Football Australia credits him with building a culture of “accountability, professionalism and belief.”

Read that order again. Belief sits alongside accountability, not instead of it. He backs his players and he holds them to a standard. The two are not in tension. They're the same job.

Why this works: safety and standards

There's a term for the foundation underneath all of this. Psychological safety. It's the shared sense that you can speak up, ask a question, admit a mistake or try something new without being punished for it.

People hear “safety” and assume it means comfort, or lower standards. It doesn't. It means trust. And trust is exactly what lets you set high standards and have them stick.

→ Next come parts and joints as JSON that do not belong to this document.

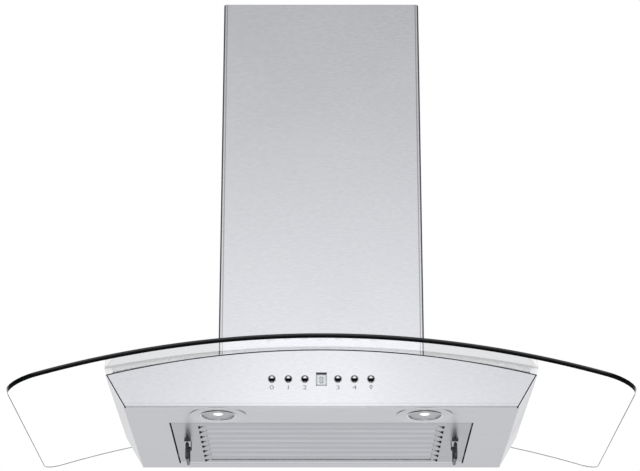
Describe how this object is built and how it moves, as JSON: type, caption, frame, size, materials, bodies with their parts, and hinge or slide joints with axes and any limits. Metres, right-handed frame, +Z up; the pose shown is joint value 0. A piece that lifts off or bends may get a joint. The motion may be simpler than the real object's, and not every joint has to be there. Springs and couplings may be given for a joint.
{
  "type": "wall mount range hood",
  "caption": "Chimney range hood with an arched glass canopy over a tapered steel body, baffle filter, lamps, push buttons and a telescoping duct cover.",
  "frame": {"origin": "on the wall plane, in the middle of the four wall bolts at the back of the motor box", "axes": "+X to the right along the canopy, +Y into the wall, +Z up along the chimney"},
  "size_m": [0.9, 0.5, 0.747],
  "materials": {
    "brushed_steel": "brushed along X, satin",
    "tempered_glass": "clear, polished edges",
    "galvanised_steel": "dull zinc coat",
    "chrome_trim": "bright polished",
    "baffle_steel": "satin rolled",
    "black_gasket": "matte",
    "clear_silicone": "translucent",
    "black_plastic": "moulded",
    "grey_plastic": "moulded",
    "white_plastic": "moulded",
    "circuit_board": "solder-mask green",
    "lamp_glass": "clear",
    "display_pane": "smoked clear",
    "motor_enamel": "baked enamel",
    "lamp_aluminium": "die-cast",
    "screw_steel": "nickel plated"
  },
  "bodies": {
    "root": {"glass_canopy": "tempered_glass", "glass_seals": "clear_silicone", "glass_clamps": "galvanised_steel", "front_panel": "brushed_steel", "panel_gasket": "black_gasket", "side_panel_left": "brushed_steel", "side_panel_right": "brushed_steel", "roof_plate": "brushed_steel", "rear_panel": "galvanised_steel", "bottom_panel": "brushed_steel", "filter_surround": "galvanised_steel", "control_housing": "black_plastic", "control_board": "circuit_board", "tact_switches": "black_plastic", "display_bezel": "chrome_trim", "display_window": "display_pane", "chimney_lower": "brushed_steel", "chimney_clips": "galvanised_steel", "chimney_screws": "screw_steel", "motor_box_back": "galvanised_steel", "motor_box_sides": "galvanised_steel", "motor_box_top": "galvanised_steel", "motor_box_cover": "galvanised_steel", "motor_box_floor": "galvanised_steel", "scroll_left": "black_plastic", "scroll_right": "black_plastic", "motor": "motor_enamel", "motor_spider": "galvanised_steel", "capacitor": "white_plastic", "capacitor_band": "galvanised_steel", "outlet_adaptor": "black_plastic", "junction_box": "grey_plastic", "cable_gland": "black_plastic", "housing_screws": "screw_steel", "lamp_ring_left": "chrome_trim", "lamp_lens_left": "lamp_glass", "lamp_can_left": "lamp_aluminium", "lamp_ring_right": "chrome_trim", "lamp_lens_right": "lamp_glass", "lamp_can_right": "lamp_aluminium"},
    "upper_cover": {"chimney_upper": "brushed_steel", "upper_bracket": "galvanised_steel", "bracket_screws": "screw_steel"},
    "filter": {"filter_frame": "baffle_steel", "lower_baffles": "baffle_steel", "upper_baffles": "baffle_steel", "handle_ears": "chrome_trim", "filter_clips": "screw_steel"},
    "handle_left": {"filter_handle_left": "chrome_trim"},
    "handle_right": {"filter_handle_right": "chrome_trim"},
    "blower": {"blower_wheel": "grey_plastic", "motor_shaft": "screw_steel"},
    "flap_front": {"damper_flap_front": "grey_plastic"},
    "flap_rear": {"damper_flap_rear": "grey_plastic"},
    "button_1": {"button_1": "chrome_trim"},
    "button_2": {"button_2": "chrome_trim"},
    "button_3": {"button_3": "chrome_trim"},
    "button_4": {"button_4": "chrome_trim"},
    "button_5": {"button_5": "chrome_trim"},
    "button_6": {"button_6": "chrome_trim"}
  },
  "joints": [
    {"name": "upper_cover_slide", "type": "slide", "parent": "root", "child": "upper_cover", "axis": [0, 0, 1], "range_m": [0, 0.4]},
    {"name": "filter_slide", "type": "slide", "parent": "root", "child": "filter", "axis": [0, 0, -1], "range_m": [0, 0.12]},
    {"name": "handle_left_swing", "type": "hinge", "parent": "filter", "child": "handle_left", "pos_m": [-0.2026, -0.2365, -0.2195], "axis": [0, -1, 0], "range_deg": [0, 85]},
    {"name": "handle_right_swing", "type": "hinge", "parent": "filter", "child": "handle_right", "pos_m": [0.2026, -0.2365, -0.2195], "axis": [0, 1, 0], "range_deg": [0, 85]},
    {"name": "blower_spin", "type": "hinge", "parent": "root", "child": "blower", "pos_m": [0, -0.135, -0.01008], "axis": [1, 0, 0], "continuous": true},
    {"name": "flap_front_swing", "type": "hinge", "parent": "root", "child": "flap_front", "pos_m": [0, -0.1926, 0.1533], "axis": [-1, 0, 0], "range_deg": [0, 75]},
    {"name": "flap_rear_swing", "type": "hinge", "parent": "root", "child": "flap_rear", "pos_m": [0, -0.1874, 0.1533], "axis": [1, 0, 0], "range_deg": [0, 75]},
    {"name": "button_1_press", "type": "slide", "parent": "root", "child": "button_1", "axis": [0, 1, 0], "range_m": [0, 0.0025], "stiffness_N_per_m": 800},
    {"name": "button_2_press", "type": "slide", "parent": "root", "child": "button_2", "axis": [0, 1, 0], "range_m": [0, 0.0025], "stiffness_N_per_m": 800},
    {"name": "button_3_press", "type": "slide", "parent": "root", "child": "button_3", "axis": [0, 1, 0], "range_m": [0, 0.0025], "stiffness_N_per_m": 800},
    {"name": "button_4_press", "type": "slide", "parent": "root", "child": "button_4", "axis": [0, 1, 0], "range_m": [0, 0.0025], "stiffness_N_per_m": 800},
    {"name": "button_5_press", "type": "slide", "parent": "root", "child": "button_5", "axis": [0, 1, 0], "range_m": [0, 0.0025], "stiffness_N_per_m": 800},
    {"name": "button_6_press", "type": "slide", "parent": "root", "child": "button_6", "axis": [0, 1, 0], "range_m": [0, 0.0025], "stiffness_N_per_m": 800}
  ]
}
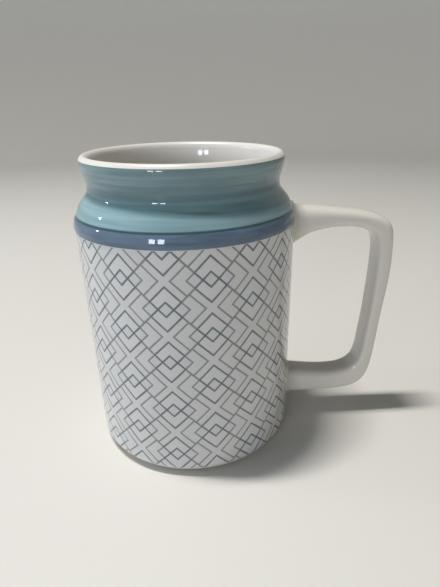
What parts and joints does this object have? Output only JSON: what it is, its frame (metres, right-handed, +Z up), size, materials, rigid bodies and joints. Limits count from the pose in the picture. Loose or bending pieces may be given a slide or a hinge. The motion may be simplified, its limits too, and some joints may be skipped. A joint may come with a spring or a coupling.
{
  "type": "ceramic mug",
  "caption": "Stoneware mug with a flared, hollow neck, a raised band, a printed tapering wall and a squared strap handle.",
  "frame": {"origin": "middle of the foot ring's resting plane, on the mug's axis", "axes": "+Z up along the mug's axis, +X towards the handle, +Y to the left of someone looking along +X"},
  "size_m": [0.1297, 0.088, 0.121],
  "materials": {
    "stoneware": "unglazed, fine and matt",
    "slip": "glossy white",
    "white_glaze": "glossy white",
    "liner_glaze": "glossy warm white",
    "teal_glaze": "glossy, brushed watercolour teal",
    "slate_glaze": "glossy slate blue",
    "printed_transfer": "glossy pale ground with fine slate lines"
  },
  "bodies": {
    "root": {"stoneware_body": "stoneware", "handle": "stoneware", "upper_slip_joint": "slip", "lower_slip_joint": "slip", "handle_glaze": "white_glaze", "wall_glaze": "white_glaze", "liner_glaze": "liner_glaze", "base_glaze": "liner_glaze", "neck_glaze": "teal_glaze", "band_glaze": "slate_glaze", "front_transfer": "printed_transfer", "rear_transfer": "printed_transfer"}
  },
  "joints": []
}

Think of it as two dials. Turn up safety but drop the standards, and you get a comfortable team that quietly coasts. Turn up the standards but drop the safety, and you get a fearful team that hides its mistakes until they become expensive. Turn up both, and people take real risks, own what goes wrong and get better fast.

That last one is the team you want. It's also the hardest to build, because it asks more of the leader, not less.

What this means for your workplace

You don't need a World Cup squad to apply this. You need a few habits, held consistently.

•       Be clear about what good looks like. People can't meet a standard they can't see. Vague expectations aren't kind; they're just confusing.

•       Make it safe to get things wrong. How your managers react to the first mistake decides whether they ever hear about the second one.

•       Separate the person from the performance. You can think the world of someone and still tell them the work missed the mark. Good people can take that, if they trust you.

•       Invest in your managers' people skills. Emotional intelligence isn't a personality type. It's a set of skills, and it can be learned, measured and improved.

A quiet word on belonging

There's one more thing worth noting about this Socceroos side. It's one of the most diverse teams Australia has ever sent to a World Cup, and the players talk openly about that diversity being a strength.

For employers, belonging isn't a poster on the wall. It's a performance issue. People do their best work when they feel they belong and they know what's expected of them. Those two things, again, working together.

Where we come in

This is our patch. We help leaders build cultures where accountability and care live side by side, through leadership development, team development and emotional intelligence work that's practical rather than fluffy.

If your team has the standards but not the trust, or the trust but not the standards, we'd love to talk.

Because the lesson from the dugout is the same one we see in workplaces every week. Looking after your people and expecting the best from them was never a contradiction. Done well, it's the whole game.